Exercise prompt:
For the listing that follows, give again exactly the lines from the one with "add_bib(collection)" to the one with "obj.parent = None", including both.

##########

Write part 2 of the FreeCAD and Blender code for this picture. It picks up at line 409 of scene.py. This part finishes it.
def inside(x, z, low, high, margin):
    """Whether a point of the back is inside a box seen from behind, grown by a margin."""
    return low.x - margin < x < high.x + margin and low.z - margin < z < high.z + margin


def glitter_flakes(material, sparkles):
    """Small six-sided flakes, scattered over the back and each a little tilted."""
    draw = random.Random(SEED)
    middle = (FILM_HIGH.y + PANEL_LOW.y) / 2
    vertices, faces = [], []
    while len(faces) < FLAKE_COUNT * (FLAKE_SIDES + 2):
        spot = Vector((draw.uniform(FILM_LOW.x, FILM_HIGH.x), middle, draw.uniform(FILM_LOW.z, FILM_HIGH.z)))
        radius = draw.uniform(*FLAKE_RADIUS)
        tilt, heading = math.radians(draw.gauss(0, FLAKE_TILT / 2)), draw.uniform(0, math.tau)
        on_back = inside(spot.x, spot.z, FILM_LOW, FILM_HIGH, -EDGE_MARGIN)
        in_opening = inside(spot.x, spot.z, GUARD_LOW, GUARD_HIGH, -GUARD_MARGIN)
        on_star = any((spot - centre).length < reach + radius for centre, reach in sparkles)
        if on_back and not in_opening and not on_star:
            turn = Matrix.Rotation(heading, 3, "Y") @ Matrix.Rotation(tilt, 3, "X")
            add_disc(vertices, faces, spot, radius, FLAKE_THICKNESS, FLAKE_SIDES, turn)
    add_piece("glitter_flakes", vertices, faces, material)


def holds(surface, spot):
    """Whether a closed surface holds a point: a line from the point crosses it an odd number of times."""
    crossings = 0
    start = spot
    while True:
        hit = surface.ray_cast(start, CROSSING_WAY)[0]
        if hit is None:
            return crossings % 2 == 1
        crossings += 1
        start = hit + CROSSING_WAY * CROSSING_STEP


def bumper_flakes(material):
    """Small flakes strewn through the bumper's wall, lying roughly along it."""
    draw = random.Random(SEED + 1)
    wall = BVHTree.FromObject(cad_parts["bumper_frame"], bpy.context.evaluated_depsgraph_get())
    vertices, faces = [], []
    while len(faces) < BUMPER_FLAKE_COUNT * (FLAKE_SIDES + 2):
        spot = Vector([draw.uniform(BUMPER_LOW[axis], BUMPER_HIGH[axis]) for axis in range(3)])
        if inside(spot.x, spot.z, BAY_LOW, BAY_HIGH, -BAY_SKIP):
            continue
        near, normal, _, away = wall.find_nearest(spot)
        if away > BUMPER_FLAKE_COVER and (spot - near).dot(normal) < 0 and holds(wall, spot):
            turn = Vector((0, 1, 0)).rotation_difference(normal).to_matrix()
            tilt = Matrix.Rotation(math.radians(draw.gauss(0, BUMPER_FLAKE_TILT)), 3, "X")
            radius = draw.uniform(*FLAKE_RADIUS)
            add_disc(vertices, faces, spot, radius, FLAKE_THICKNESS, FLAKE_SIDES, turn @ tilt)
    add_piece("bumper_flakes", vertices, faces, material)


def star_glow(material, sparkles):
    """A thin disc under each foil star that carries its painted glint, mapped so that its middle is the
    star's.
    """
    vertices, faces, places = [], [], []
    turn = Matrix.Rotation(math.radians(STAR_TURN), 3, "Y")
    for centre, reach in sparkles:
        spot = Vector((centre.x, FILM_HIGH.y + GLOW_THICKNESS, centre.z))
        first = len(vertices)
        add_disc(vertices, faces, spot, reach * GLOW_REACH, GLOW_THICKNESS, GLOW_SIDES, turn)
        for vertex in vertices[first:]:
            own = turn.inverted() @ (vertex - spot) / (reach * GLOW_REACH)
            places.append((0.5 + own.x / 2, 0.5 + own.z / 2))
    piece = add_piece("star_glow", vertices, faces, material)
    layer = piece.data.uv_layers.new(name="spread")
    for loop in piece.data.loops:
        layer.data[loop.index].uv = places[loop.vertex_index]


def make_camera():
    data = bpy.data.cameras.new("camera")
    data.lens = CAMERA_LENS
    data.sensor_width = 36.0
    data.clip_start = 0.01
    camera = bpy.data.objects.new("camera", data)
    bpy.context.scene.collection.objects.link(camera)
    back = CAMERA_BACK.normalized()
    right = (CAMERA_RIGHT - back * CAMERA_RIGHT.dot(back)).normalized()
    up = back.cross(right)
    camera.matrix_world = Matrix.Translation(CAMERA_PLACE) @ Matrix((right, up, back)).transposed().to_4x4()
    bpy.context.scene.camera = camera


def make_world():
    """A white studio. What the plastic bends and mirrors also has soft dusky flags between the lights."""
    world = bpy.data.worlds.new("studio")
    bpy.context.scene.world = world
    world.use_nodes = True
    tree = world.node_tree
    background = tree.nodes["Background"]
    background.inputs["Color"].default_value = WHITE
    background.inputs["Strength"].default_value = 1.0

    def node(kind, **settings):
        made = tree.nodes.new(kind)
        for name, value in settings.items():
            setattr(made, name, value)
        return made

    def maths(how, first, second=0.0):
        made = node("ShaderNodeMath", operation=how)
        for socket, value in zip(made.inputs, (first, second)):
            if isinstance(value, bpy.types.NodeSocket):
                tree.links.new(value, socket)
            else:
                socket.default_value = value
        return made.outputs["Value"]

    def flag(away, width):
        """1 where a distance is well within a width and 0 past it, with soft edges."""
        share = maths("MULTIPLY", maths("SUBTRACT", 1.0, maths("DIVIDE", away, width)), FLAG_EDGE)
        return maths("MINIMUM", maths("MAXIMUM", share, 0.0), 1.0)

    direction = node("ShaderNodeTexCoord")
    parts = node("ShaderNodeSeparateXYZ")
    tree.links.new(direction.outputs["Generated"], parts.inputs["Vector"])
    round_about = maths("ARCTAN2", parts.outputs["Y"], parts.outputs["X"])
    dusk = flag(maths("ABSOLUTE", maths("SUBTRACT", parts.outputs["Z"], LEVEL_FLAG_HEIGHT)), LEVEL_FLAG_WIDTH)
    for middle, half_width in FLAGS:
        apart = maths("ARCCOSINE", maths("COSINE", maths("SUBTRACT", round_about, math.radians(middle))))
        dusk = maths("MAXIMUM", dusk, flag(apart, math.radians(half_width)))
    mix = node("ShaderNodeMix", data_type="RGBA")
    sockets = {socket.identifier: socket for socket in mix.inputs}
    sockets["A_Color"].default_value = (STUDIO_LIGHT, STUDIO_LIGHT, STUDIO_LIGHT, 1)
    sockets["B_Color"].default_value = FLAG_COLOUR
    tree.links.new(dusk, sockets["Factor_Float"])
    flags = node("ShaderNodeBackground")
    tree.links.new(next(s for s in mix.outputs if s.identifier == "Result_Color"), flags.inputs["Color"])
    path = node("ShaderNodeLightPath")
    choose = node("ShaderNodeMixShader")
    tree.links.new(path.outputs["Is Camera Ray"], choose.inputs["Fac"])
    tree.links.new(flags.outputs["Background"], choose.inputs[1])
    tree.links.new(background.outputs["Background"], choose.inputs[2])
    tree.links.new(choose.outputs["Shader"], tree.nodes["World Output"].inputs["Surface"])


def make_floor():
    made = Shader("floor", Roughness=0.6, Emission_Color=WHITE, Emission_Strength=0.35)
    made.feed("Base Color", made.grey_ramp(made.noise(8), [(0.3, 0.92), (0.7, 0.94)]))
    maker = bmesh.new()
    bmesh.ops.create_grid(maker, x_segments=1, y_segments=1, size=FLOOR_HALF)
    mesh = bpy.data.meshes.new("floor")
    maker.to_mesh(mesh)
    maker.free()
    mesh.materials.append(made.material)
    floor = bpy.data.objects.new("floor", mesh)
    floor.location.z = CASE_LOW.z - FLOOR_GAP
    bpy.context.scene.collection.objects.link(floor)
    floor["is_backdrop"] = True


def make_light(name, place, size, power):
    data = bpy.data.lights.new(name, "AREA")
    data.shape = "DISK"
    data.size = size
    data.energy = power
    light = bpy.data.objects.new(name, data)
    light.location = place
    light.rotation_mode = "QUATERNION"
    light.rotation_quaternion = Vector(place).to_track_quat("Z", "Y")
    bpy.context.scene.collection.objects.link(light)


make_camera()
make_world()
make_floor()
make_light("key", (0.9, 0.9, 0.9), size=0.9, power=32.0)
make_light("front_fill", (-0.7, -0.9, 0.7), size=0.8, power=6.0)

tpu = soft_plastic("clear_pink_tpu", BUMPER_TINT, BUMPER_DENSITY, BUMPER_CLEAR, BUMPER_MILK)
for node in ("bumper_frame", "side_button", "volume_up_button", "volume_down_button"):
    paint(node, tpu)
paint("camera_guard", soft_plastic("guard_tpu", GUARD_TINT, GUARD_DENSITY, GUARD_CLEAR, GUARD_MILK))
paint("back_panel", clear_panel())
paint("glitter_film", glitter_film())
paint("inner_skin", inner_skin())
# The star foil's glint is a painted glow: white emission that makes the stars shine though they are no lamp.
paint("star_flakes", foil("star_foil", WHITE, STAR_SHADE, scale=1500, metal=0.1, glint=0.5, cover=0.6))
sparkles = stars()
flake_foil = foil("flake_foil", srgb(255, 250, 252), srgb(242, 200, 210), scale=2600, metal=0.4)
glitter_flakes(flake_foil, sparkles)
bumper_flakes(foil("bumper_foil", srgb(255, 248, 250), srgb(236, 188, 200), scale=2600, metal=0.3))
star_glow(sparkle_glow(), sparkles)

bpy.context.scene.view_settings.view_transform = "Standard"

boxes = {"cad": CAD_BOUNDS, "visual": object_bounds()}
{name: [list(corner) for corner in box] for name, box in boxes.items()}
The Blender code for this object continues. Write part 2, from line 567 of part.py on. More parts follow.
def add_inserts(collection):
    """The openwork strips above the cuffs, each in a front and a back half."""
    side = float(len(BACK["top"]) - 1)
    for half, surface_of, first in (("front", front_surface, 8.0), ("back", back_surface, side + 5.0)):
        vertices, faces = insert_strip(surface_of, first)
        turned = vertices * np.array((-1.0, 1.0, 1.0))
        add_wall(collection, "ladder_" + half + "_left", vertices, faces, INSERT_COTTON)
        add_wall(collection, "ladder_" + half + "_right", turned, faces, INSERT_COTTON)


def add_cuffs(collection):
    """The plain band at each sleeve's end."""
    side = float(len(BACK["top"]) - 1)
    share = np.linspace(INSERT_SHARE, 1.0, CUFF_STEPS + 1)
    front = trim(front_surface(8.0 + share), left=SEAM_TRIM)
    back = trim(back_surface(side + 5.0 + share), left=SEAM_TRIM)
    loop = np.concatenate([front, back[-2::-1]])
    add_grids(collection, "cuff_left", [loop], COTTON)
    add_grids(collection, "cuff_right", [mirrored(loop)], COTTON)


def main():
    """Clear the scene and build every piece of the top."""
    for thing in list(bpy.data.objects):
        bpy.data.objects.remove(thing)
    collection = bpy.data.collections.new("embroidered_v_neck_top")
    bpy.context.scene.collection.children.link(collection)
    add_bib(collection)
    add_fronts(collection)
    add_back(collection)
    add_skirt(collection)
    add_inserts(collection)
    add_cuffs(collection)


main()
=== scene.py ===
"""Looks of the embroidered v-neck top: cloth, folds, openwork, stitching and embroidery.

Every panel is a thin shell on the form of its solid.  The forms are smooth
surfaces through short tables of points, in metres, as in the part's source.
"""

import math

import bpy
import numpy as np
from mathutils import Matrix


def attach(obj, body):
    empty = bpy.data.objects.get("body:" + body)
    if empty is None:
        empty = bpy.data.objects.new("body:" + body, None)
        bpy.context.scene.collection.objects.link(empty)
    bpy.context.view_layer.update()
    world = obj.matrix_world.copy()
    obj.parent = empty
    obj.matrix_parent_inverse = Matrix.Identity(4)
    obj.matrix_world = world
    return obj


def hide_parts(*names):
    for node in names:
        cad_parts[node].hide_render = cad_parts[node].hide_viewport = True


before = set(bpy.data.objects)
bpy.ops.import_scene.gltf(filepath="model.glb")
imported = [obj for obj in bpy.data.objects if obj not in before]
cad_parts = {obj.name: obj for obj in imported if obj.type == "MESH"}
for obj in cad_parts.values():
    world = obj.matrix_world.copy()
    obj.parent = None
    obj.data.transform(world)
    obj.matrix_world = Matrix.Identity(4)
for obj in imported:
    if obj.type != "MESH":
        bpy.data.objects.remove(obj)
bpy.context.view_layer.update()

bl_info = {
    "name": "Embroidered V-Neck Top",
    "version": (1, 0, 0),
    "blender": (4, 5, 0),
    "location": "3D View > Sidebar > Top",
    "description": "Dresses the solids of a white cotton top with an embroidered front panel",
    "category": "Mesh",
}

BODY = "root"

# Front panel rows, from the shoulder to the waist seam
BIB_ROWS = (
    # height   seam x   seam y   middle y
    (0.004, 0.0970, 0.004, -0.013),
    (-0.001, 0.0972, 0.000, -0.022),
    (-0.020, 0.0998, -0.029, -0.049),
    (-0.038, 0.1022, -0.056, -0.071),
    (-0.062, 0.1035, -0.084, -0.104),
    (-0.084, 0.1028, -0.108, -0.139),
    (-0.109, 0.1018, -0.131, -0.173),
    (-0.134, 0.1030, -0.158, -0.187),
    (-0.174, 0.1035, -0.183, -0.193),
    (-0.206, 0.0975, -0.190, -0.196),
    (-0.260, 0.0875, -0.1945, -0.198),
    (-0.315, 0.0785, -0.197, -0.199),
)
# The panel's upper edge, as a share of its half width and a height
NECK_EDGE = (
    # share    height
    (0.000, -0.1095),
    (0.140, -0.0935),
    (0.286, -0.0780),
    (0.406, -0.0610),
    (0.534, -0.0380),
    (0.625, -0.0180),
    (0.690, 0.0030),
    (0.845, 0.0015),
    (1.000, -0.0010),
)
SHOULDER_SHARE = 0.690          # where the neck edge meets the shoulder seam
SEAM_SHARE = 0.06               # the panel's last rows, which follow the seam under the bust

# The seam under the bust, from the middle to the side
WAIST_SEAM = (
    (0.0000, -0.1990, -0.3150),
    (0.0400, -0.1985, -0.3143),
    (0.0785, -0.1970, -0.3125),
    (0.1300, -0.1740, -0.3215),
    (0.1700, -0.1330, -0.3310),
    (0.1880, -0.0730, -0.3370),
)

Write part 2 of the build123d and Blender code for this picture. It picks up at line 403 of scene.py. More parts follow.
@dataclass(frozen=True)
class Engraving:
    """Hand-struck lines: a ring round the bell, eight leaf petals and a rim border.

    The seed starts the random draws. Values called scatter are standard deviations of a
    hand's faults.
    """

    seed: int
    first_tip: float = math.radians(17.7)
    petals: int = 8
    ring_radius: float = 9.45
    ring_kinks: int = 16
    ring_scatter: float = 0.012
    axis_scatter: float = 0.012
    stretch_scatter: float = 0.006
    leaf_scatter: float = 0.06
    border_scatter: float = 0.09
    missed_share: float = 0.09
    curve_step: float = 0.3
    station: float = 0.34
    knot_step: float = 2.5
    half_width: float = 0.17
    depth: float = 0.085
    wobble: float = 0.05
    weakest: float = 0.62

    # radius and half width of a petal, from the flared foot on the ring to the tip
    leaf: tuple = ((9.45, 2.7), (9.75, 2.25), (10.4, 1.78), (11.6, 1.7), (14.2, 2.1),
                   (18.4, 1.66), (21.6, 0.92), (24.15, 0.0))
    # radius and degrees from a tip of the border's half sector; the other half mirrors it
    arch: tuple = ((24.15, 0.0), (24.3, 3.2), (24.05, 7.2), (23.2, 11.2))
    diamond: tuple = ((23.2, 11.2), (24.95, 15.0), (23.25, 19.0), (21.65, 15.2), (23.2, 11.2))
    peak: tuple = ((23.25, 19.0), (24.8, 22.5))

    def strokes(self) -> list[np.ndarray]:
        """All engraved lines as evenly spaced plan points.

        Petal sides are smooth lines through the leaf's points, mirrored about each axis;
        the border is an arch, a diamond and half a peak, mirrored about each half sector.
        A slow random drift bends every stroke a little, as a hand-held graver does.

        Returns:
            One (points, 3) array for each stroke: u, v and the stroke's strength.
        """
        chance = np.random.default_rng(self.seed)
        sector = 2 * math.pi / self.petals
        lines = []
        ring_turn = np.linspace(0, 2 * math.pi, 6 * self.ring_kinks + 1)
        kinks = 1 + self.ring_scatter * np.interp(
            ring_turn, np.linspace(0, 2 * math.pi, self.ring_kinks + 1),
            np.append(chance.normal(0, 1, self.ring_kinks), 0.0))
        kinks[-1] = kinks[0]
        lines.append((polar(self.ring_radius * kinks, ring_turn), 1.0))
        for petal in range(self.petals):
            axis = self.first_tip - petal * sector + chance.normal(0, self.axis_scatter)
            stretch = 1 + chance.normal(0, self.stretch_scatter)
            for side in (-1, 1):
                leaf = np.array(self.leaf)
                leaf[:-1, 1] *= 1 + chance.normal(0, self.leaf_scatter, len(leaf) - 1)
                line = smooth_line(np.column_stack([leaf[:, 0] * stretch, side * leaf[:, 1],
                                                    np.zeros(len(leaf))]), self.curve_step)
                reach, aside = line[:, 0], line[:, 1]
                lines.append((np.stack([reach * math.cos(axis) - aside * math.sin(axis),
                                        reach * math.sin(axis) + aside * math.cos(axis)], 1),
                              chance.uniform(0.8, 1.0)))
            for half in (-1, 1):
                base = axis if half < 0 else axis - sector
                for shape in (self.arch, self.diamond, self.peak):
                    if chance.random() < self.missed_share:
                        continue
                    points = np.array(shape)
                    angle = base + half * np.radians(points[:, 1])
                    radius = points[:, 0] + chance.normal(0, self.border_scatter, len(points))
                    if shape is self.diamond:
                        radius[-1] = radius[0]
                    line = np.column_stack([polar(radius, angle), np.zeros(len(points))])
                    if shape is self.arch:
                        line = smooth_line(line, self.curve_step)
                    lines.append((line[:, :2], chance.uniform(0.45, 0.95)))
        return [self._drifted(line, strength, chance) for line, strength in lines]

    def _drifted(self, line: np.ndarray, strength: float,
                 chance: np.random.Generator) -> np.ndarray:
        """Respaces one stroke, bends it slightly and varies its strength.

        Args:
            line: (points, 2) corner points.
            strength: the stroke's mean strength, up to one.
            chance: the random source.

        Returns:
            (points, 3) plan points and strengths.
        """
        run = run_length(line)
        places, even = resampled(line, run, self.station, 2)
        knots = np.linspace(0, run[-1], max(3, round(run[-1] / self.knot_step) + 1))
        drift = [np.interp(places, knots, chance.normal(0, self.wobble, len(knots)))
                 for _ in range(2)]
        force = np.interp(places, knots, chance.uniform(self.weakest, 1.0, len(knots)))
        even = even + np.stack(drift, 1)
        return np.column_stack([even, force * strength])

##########

Response to this task:
    add_bib(collection)
    add_fronts(collection)
    add_back(collection)
    add_skirt(collection)
    add_inserts(collection)
    add_cuffs(collection)


main()
=== scene.py ===
"""Looks of the embroidered v-neck top: cloth, folds, openwork, stitching and embroidery.

Every panel is a thin shell on the form of its solid.  The forms are smooth
surfaces through short tables of points, in metres, as in the part's source.
"""

import math

import bpy
import numpy as np
from mathutils import Matrix


def attach(obj, body):
    empty = bpy.data.objects.get("body:" + body)
    if empty is None:
        empty = bpy.data.objects.new("body:" + body, None)
        bpy.context.scene.collection.objects.link(empty)
    bpy.context.view_layer.update()
    world = obj.matrix_world.copy()
    obj.parent = empty
    obj.matrix_parent_inverse = Matrix.Identity(4)
    obj.matrix_world = world
    return obj


def hide_parts(*names):
    for node in names:
        cad_parts[node].hide_render = cad_parts[node].hide_viewport = True


before = set(bpy.data.objects)
bpy.ops.import_scene.gltf(filepath="model.glb")
imported = [obj for obj in bpy.data.objects if obj not in before]
cad_parts = {obj.name: obj for obj in imported if obj.type == "MESH"}
for obj in cad_parts.values():
    world = obj.matrix_world.copy()
    obj.parent = None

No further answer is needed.